Murieron los siete tripulantes, entre los que se encontraba el primer civil que viajaba al espacio, una maestra de New Hampshire que habría de dar una clase desde la órbita para todos los niños del planeta. Esos mismos niños fueron testigos del accidente a través de la CNN, que retransmitía en directo desde Cabo Cañaveral. El sueño del autobús espacial acababa de un modo brusco e inesperado. La NASA abrió una investigación y detuvo el programa durante casi tres años, los suficientes para que la Unión Soviética desapareciese y el espacio pasase a engrosar la lista de asuntos sin importancia dentro de la agenda política norteamericana.
No fue el último accidente. En 2003 el Columbia quedó carbonizado durante la reentrada por un fallo en el escudo térmico. Otros siete astronautas perdieron la vida apuntándose de este modo el transbordador un nuevo récord: de las 18 personas que han muerto en el espacio –o camino de él– 14 lo han hecho a bordo del Shuttle. El desastre del Columbia decidió poner fin al experimento tan pronto como se acabase de ensamblar la Estación Espacial Internacional, para la que el transbordador ha sido de gran utilidad.
En 2005 Bush anunció a bombo y platillo un nuevo programa, el Constellation, que mediante cápsulas y una nueva generación de cohetes devolvería a los americanos a la Luna y les llevaría hasta la superficie de Marte para la década de 2030. El problema era el coste, estimado en 230.000 millones de dólares, demasiado dinero para un país adicto a la deuda y que tiene que recurrir a la devaluación de su moneda para mantenerse a flote.

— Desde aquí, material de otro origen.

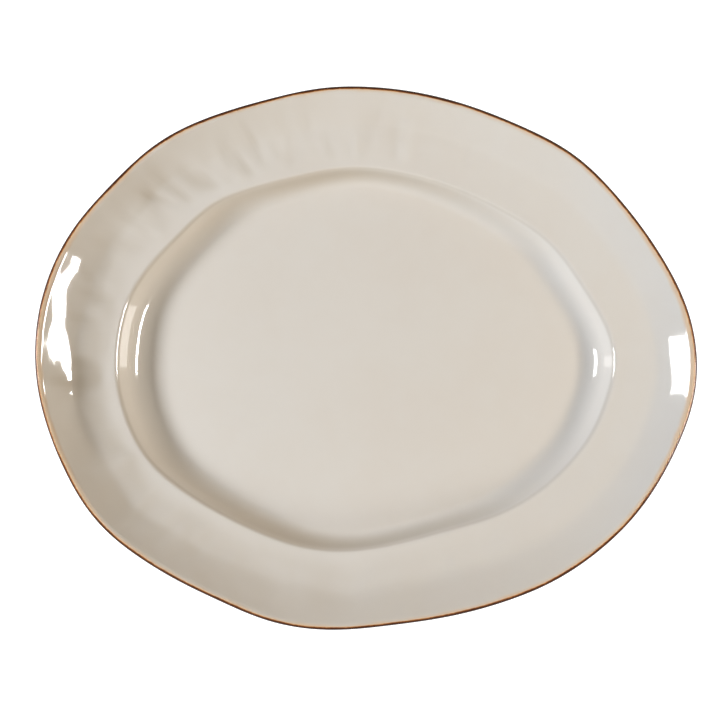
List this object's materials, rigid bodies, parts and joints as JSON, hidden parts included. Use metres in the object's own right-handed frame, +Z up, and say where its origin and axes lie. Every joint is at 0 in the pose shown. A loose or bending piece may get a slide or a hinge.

Obama canceló el programa hace año y medio y hoy, tras la última misión del Atlantis, Estados Unidos se encuentra por primera vez en medio siglo sin programa espacial tripulado. El optimismo de hace tres décadas, cuando el reparto de Star Trek con Mister Spock a la cabeza se retrataba junto al flamante Enterprise, se ha diluido y hoy son los americanos los que tienen que pagar a los rusos elevadas cantidades para alquilar una plaza en las vetustas pero fiables Soyuz. Es el final de una era y la constatación de que hasta las torres más altas terminan cayendo.